Пик их отношений за каких-то два-три месяца оказался позади, и, едва она осознала это, птички сомнений, до сих пор невсерьез скребшие края души, слились в черную злую птицу, хрипящую невыносимое: ну а дальше-то, дальше — что?
От этого хрипа ей физически не хватало воздуха, она глядела в глаза ему, чуть зеленоватые, веселые, и спрашивала немо, но он молчал, молчал, вонзаясь в нее, жадно, неутомимо, жарко, а потом шептал на ушко доброе и простое, растапливая сердце, на время снимая тревоги и вопросы. И снова вскакивал на громадного серого волка, лихо надвинув кепочку в клетку из Оксфордской университетской лавки, скакал прочь, чмокнув на прощанье, воркующей скороговорочкой поплевывая благодарности.
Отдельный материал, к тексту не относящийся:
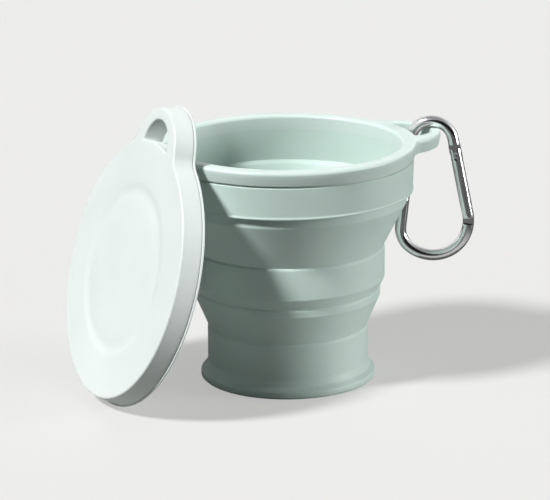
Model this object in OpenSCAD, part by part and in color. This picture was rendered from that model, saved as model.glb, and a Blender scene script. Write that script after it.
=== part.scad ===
// Collapsible travel cup with a leaning lid and a carabiner.
// Origin: centre of the cup's underside. +Z is up, +X points along the rim's tab.
// The cup is one soft moulding in the real object. Here it is cut into rings that telescope,
// because each ring has to travel as the two folding webs turn inside out.

/* [Cup heights] */
// Height of the lip above the table
cup_h = 83.9; // [83:0.1:85]
// Height of the firm rim collar
collar_h = 5.1; // [4.6:0.1:5.4]
// Lower edge of the top band
top_band_z = 67.2; // [67:0.1:67.6]
// Lower edge of the ledge under the top band
top_ledge_z = 63.5; // [63.2:0.1:63.8]
// Upper crease of the middle band
mid_band_z = 48.4; // [48.2:0.1:48.8]
// Lower edge of the middle band, above its chamfer
mid_low_z = 36.4; // [36.2:0.1:36.8]
// Upper edge of the ledge under the middle band
low_ledge_top_z = 32.4; // [32.2:0.1:32.6]
// Lower edge of the ledge under the middle band
low_ledge_z = 29.8; // [29.6:0.1:30]
// Upper crease of the base band
base_band_z = 19.2; // [19:0.1:19.4]

/* [Cup radii] */
// Outer radius of the lip
rim_r = 45; // [44.8:0.1:45.2]
// Radius of the mouth inside the lip
mouth_r = 39.8; // [39.6:0.1:40]
// Outer radius of the top band at its lower edge
top_band_r = 43.6; // [43.4:0.1:43.8]
// Outer radius of the ledge under the top band
top_ledge_r = 41.8; // [41.6:0.1:42]
// Outer radius of the middle band
mid_r = 33.9; // [33.8:0.05:34]
// Outer radius of the ledge under the middle band
low_ledge_r = 32.3; // [32.2:0.1:32.5]
// Outer radius of the base band
base_r = 28; // [27.9:0.05:28.05]
// Outer radius of the foot
foot_r = 30.5; // [30.2:0.1:30.6]

/* [Cup walls] */
// Wall of the middle band
mid_wall = 2.7; // [2.5:0.1:2.9]
// Wall of the base band
base_wall = 2.5; // [2.2:0.1:2.8]
// Thickness of the floor
floor_t = 3; // [2.6:0.1:3.4]
// Slit between neighbouring fold rings
ring_gap = 0.1; // [0.08:0.01:0.12]

/* [Tabs] */
// Radius of the round end of both tabs
tab_end_r = 17.4; // [17.2:0.1:17.6]
// Distance of that round end from the disc's centre
tab_reach = 39.4; // [39.2:0.1:39.6]
// Radius of the hollow where a tab meets its disc
tab_fillet_r = 8; // [6:0.5:9]
// Radius of the eye in the rim's tab
rim_eye_r = 10.4; // [10.2:0.1:10.6]
// Radius of the eye in the lid's tab
lid_eye_r = 9.9; // [9.7:0.1:10.1]
// Distance of the rim's eye from the disc's centre
eye_reach = 43.4; // [43.2:0.1:43.6]
// Distance of the lid's eye from the disc's centre
lid_eye_reach = 42.6; // [42.4:0.1:42.8]

/* [Lid] */
// Radius of the lid's face
lid_face_r = 44.5; // [44.3:0.1:44.7]
// Radius of the bead round the lid's mouth
lid_bead_r = 46.3; // [46.1:0.1:46.4]
// Total depth of the lid
lid_h = 7.5; // [7.3:0.1:7.6]
// Thickness of the lid's panel
lid_panel_t = 2.4; // [2.2:0.1:2.6]
// Depth of the shallow ring sunk in the lid's face
lid_ring_depth = 0.7; // [0.5:0.1:0.9]
// How far the lid leans back from upright
lid_tilt = 16.4; // [16:0.1:17]
// Direction that the leaning lid faces
lid_face_dir = 182.4; // [182:0.1:183]
// Direction in which the lid stands from the cup
lid_stand_dir = 183.9; // [183.5:0.1:184.3]
// Distance of the lid's face centre from the cup's axis
lid_stand_r = 62.4; // [62.3:0.1:63]
// Turn of the lid's tab from straight up
lid_turn = -1; // [-6:1:4]

/* [Carabiner] */
// Thickness of the bent rod
rod_d = 4; // [3.9:0.05:4.1]
// Thickness of the gate
gate_d = 4.2; // [4.1:0.05:4.3]
// Radius of the top bend, to the rod's centre
clip_top_r = 7.6; // [7.5:0.05:7.7]
// Radius of the bottom bend, to the rod's centre
clip_bottom_r = 13; // [12.8:0.1:13.2]
// Radius of the tighter bend below the back
clip_corner_r = 8; // [7:0.1:9]
// Height between the centres of the top and bottom bends
clip_drop = 28; // [27.5:0.1:28.5]
// Lean of the gate
gate_tilt = 11.3; // [11:0.1:11.6]
// Turn of the carabiner about the vertical
clip_turn = -32.3; // [-34:0.1:-30]

/* [Hidden] */
$fn = 96;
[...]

И снова не подходил к телефону, превращая ее жизнь в точку-тире, рассыпанную мозаику, восстановлению не. Потому что и сам был такой же мозаикой, многоликим Протеем, процветающим то в рыбу, то в мамонта, то в зубастого крокодила, то в кошку, сладострастно терзающую перепелку. «Невозможно, невозможно так дальше, это времянка, крыша валится на башку!» Вот что хотелось ей выкрикнуть ему в ответ на всех этих разбитых в пыль зверей, вместо этого она заходила в потаенную папочку с его фотографиями, перекинутыми с мобильного — теми, что он присылал из странствий, теми, что делала сама.
Вот он тогда, в том далеком золотом осеннем парке, — светлый, усталый, мягкий, щелкнула его в какой-то миг на мобильный, близко-близко. Красивый смуглый просторный лоб, выпуклые, карие, восточные глаза мудреца, с неожиданной раскосостью, татарской расставленностью скул. Нос с горбинкой. Илья Моисеевич Муромец, в расшитой кипе, озорно примостившейся на макушке.
Вот оседлал верблюда в пустыне. Вокруг сушь, чужие лица в чалмах, но на таком фоне особенно заметно — что-то болезненно-русское поет в этом мощном развороте плеч и в самом росте его — хором поет с небесами Израиля голубенькое русское небо, скользит рыжая глина дурных дорог с мокрыми, голыми деревьями на обочине, «касатик» — так, он рассказывал, назвала его одна столетняя бабка-эмигрантка в Монреале — он и был касатик, потому что так никуда и не уехал, хотя тысячу раз ведь мог, но всегда возвращался и любил больше всех именно эту глину, обочину и бедную землю.